By Carlos Turini – Family Law Specialist
In the vast majority of cases, child support is paid by a parent of a child (“the payer”) to the other parent (“the payee”) pursuant to an assessment issued by the Child Support Agency (“the Agency”) pursuant to the formula in the Child Support (Assessment )Act 1989 (“the Act”) (see our article entitled “Child Support”).
However, the formula is not suitable to all cases. An assessment pursuant to the formula will be based, among other things, on the taxable income of the parents. There are cases where the taxable income of one or both of the parents does not reflect his/her true financial circumstances as a parent may not be on a salary, be asset rich but income poor and/or self-employed and able to claim substantial tax deductions on their income.
On such occasions, the parent with an obligation to pay child support (“the payer”) or the parent entitled to receive child support (“the payee”) may be entitled to lodge an objection to the assessment and an officer from within the Agency may then review the decision in-house. The result may be an adjustment to the assessment in the particular case to reflect the true financial capacity of the parents.
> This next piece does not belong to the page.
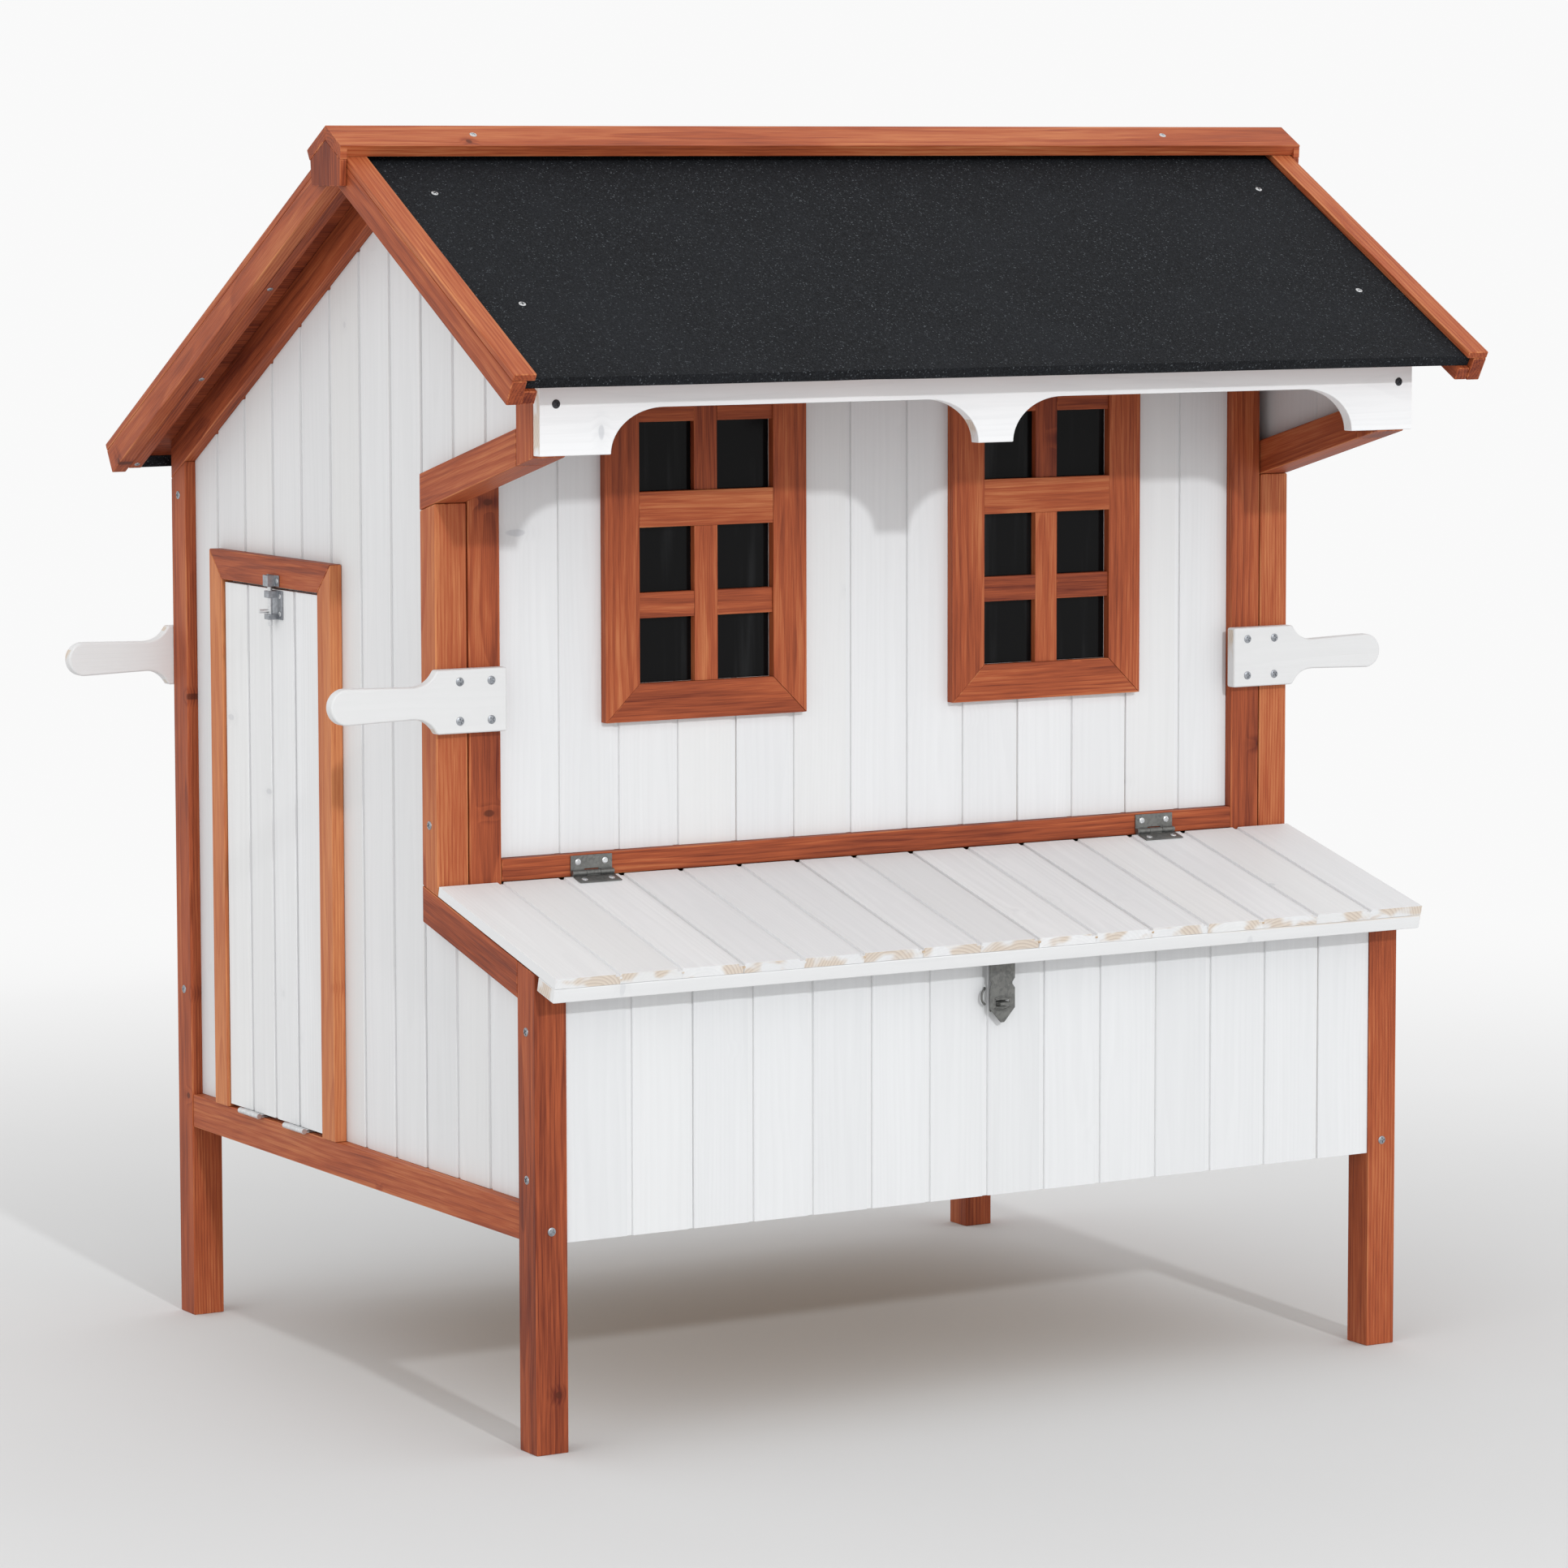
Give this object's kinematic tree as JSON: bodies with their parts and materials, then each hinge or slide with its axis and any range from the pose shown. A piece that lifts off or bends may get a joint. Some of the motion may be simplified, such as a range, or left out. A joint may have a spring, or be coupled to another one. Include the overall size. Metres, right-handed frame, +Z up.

If unsatisfied with the in-house review decision, the applicant may then appeal externally to the Agency to the Social Security Appeals Tribunal, in some more complex cases, for a departure order to a Court.
Objections addressed by CSA in-house
A parent (or a non parent carer) may lodge an objection with the Agency to reconsider an assessment which has been issued. An officer from the Agency will review the original decision by considering submissions lodged by both parents.
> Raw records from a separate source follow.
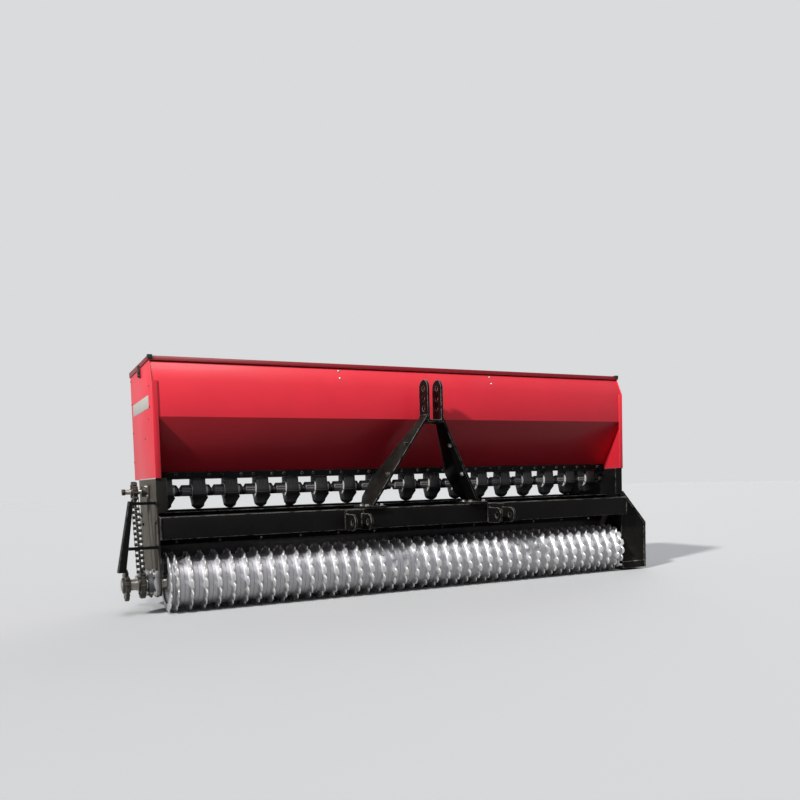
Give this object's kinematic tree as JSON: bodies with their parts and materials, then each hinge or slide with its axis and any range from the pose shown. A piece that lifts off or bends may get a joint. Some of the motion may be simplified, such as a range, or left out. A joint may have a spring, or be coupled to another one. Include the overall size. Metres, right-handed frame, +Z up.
{
  "type": "seed drill",
  "caption": "Three-point hitch seed drill: a red full-width seed hopper with metering cups over rollers of notched cast rings, on a black frame.",
  "frame": {"origin": "on the ground under the middle of the whole machine, half way between its two ends and between the hitch clevises and the lid's hinges", "axes": "+X along the rollers to the end with the folded cover, +Y from the hitch to the rear, +Z up"},
  "size_m": [3.0334, 0.809, 1.167],
  "materials": {
    "frame_paint": "satin black machine enamel",
    "hopper_paint": "gloss red machine enamel",
    "lid_paint": "dark red machine enamel",
    "zinc_steel": "zinc plated",
    "cup_plastic": "moulded black",
    "cup_rim": "moulded grey",
    "flute_plastic": "moulded grey",
    "bright_steel": "drawn bar, worn",
    "bearing_iron": "cast, grey primer",
    "ring_iron": "cast rings, galvanised, worn bright",
    "chain_steel": "oiled chain steel"
  },
  "bodies": {
    "machine": {"end_plate_left": "frame_paint", "end_plate_right": "frame_paint", "toolbar": "frame_paint", "rear_beam": "frame_paint", "seed_deflector": "frame_paint", "rear_deflector": "frame_paint", "hopper_front": "hopper_paint", "hopper_rear": "hopper_paint", "hopper_end_left": "hopper_paint", "hopper_end_right": "hopper_paint", "feed_channel": "frame_paint", "hopper_stays": "frame_paint", "lid_hinges": "zinc_steel", "metering_cups": "cup_plastic", "cup_flanges": "cup_rim", "feed_bearings": "bearing_iron", "front_bearings": "bearing_iron", "rear_bearings": "bearing_iron", "drive_chain": "chain_steel", "chain_guard": "frame_paint", "drive_cover": "frame_paint", "frame_leg_left": "frame_paint", "frame_leg_right": "frame_paint", "mast_head": "frame_paint", "leg_feet": "frame_paint", "hitch_clevis_left": "frame_paint", "hitch_clevis_right": "frame_paint"},
    "front_roller": {"front_rings": "ring_iron", "front_axle": "bright_steel", "drive_sprocket": "chain_steel"},
    "rear_roller": {"rear_rings": "ring_iron", "rear_axle": "bright_steel"},
    "feed_rotor": {"feed_shaft": "bright_steel", "fluted_rollers": "flute_plastic", "feed_sprocket": "chain_steel", "rate_knob": "cup_plastic"},
    "lid": {"lid": "lid_paint"}
  },
  "joints": [
    {"name": "front_roller_spin", "type": "hinge", "parent": "machine", "child": "front_roller", "pos_m": [0, -0.1545, 0.139], "axis": [1, 0, 0], "continuous": true},
    {"name": "rear_roller_spin", "type": "hinge", "parent": "machine", "child": "rear_roller", "pos_m": [0, 0.1135, 0.115], "axis": [1, 0, 0], "continuous": true},
    {"name": "feed_shaft_spin", "type": "hinge", "parent": "machine", "child": "feed_rotor", "pos_m": [0, -0.0435, 0.554], "axis": [1, 0, 0], "continuous": true},
    {"name": "lid_hinge", "type": "hinge", "parent": "machine", "child": "lid", "pos_m": [0, 0.3975, 1.16], "axis": [-1, 0, 0], "range_deg": [0, 100]}
  ],
  "couplings": [
    {"joint": "feed_shaft_spin", "follows": "front_roller_spin", "ratio": 1.4}
  ]
}
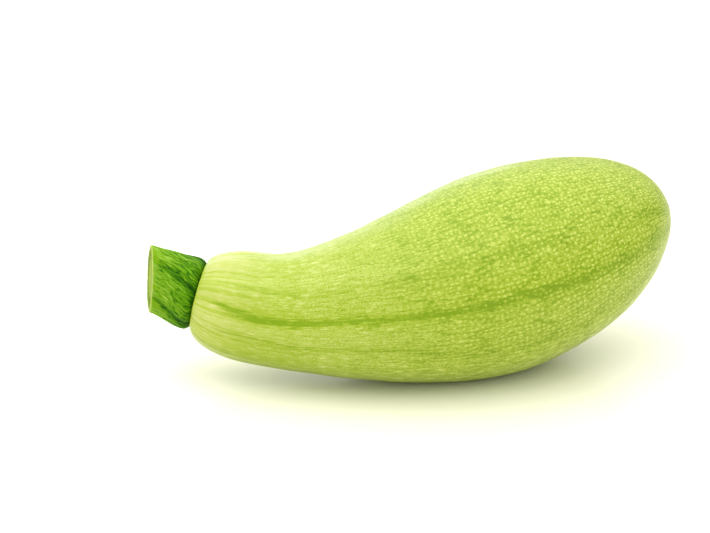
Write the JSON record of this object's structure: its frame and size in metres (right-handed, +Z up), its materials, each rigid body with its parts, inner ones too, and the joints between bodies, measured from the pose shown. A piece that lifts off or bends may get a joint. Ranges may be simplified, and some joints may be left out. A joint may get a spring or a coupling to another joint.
{
  "type": "vegetable marrow",
  "caption": "Young vegetable marrow lying on its side: a curved, pear-shaped fruit with a narrow ribbed neck, a thick five-angled cut stem and a dry scar at the blossom end.",
  "frame": {"origin": "on the surface the marrow lies on, under the middle of its bounding box", "axes": "+X from the cut stem towards the blossom end, +Z up, and the belly bulges towards -Y"},
  "size_m": [0.2368, 0.0926, 0.0902],
  "materials": {
    "skin": "waxy pale green skin with lighter speckles",
    "stem": "fibrous deep green",
    "scar": "dry, corky and matt"
  },
  "bodies": {
    "root": {"fruit": "skin", "stem": "stem", "blossom_scar": "scar"}
  },
  "joints": []
}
The Agency officer may change the original assessment if the case falls within the category of one or more specific “reasons” listed in the Act, namely:
- If the payer incurs high costs to enable him/her to spend time with the child;
- high costs associated with the child’s special needs
- High costs of caring for, educating or training the child in the way both parents intended
- The original assessment is unfair because of the child’s income, earning capacity, property or financial resources
- The original assessment is unfair because the payer has paid or transferred money, goods or property to the child, the payee, or a third party for the benefit of the child
- the high child care costs for the child (and the child is under 12 years of age)
- The parent’s necessary expenses significantly affect their capacity to support the child
- The original assessment is unfair because of the income, earning capacity, property or financial resources of one or both parents.
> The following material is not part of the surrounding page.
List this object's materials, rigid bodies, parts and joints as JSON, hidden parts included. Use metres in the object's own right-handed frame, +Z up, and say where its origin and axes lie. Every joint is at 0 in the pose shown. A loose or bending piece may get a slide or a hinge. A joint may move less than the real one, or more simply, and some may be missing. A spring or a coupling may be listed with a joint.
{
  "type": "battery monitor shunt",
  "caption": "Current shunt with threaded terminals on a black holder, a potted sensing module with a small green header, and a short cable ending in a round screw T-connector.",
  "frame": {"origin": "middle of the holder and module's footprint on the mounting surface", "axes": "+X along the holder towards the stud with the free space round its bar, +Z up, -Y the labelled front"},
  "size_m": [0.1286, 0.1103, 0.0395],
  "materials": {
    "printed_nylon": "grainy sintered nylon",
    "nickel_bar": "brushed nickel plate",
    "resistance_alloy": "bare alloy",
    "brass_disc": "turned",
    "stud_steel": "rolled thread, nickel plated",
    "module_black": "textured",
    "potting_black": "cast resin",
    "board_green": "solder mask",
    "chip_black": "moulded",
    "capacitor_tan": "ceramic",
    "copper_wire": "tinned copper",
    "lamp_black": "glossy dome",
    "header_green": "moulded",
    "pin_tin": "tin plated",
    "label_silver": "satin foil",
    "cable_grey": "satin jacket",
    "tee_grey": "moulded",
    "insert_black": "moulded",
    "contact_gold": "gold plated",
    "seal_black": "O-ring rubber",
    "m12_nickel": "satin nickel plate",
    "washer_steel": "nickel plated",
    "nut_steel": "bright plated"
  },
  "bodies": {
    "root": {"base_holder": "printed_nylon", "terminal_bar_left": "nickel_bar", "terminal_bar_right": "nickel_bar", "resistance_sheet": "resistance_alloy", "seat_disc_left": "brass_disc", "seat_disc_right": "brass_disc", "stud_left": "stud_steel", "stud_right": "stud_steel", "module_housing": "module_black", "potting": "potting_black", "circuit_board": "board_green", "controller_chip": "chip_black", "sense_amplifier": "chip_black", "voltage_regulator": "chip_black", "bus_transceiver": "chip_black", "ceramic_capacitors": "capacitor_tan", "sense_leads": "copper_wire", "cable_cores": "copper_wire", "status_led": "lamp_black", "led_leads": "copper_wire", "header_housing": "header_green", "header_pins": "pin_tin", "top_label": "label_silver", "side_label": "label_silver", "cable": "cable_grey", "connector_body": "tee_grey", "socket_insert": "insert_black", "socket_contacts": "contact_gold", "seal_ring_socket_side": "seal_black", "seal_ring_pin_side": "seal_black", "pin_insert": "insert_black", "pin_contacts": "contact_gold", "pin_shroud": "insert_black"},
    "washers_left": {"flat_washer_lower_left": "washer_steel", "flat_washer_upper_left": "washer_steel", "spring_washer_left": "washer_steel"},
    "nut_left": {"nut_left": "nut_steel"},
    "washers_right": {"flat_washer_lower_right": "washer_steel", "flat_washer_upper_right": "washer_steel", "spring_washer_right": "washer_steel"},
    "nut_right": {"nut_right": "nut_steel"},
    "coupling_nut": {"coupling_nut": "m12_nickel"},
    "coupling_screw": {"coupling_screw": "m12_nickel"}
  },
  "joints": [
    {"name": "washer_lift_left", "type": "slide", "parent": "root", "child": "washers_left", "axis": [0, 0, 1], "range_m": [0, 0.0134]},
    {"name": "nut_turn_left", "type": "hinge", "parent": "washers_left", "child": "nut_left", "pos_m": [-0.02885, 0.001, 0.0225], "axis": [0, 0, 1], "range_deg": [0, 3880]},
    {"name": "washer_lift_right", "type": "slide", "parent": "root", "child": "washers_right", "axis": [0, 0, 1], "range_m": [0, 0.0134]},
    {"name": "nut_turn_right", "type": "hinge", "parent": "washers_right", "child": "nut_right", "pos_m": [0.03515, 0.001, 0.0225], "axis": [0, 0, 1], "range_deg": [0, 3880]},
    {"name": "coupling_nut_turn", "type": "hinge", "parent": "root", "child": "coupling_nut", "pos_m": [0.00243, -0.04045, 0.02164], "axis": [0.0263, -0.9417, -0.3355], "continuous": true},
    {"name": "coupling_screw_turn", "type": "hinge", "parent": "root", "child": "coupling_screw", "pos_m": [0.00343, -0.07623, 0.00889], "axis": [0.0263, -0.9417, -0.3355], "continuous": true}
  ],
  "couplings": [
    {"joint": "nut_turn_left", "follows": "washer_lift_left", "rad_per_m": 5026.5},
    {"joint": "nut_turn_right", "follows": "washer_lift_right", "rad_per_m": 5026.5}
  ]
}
- The parent’s capacity to support the child is significantly affected by:
- their legal duty to maintain another child or person,
- their necessary expenses in supporting another child or person they have a legal duty to maintain
- their high costs of enabling them to spend time with, or communicate with, another child or person they have a legal duty to maintain.
- The parent’s responsibility to maintain a resident child significantly reduces their capacity to support the child support child.
External review applications to the SSAT or AAT
A parent may challenge the in-house review decision by appealing to the Social Security Appeals Tribunal (SSAT).
The SSAT provides an informal and economical procedure to review decisions made by the Agency.
The SSAT will consider all submissions by the parties and will take a fresh look at the original decision made by the Agency.
Appeals to the Courts
A parent affected by a decision from the SSAT may appeal to the Family Court or the Federal Magistrates Court applying family law jurisdiction.
A parent may in some cases also appeal directly to a Court in relation to a decision made by the Agency.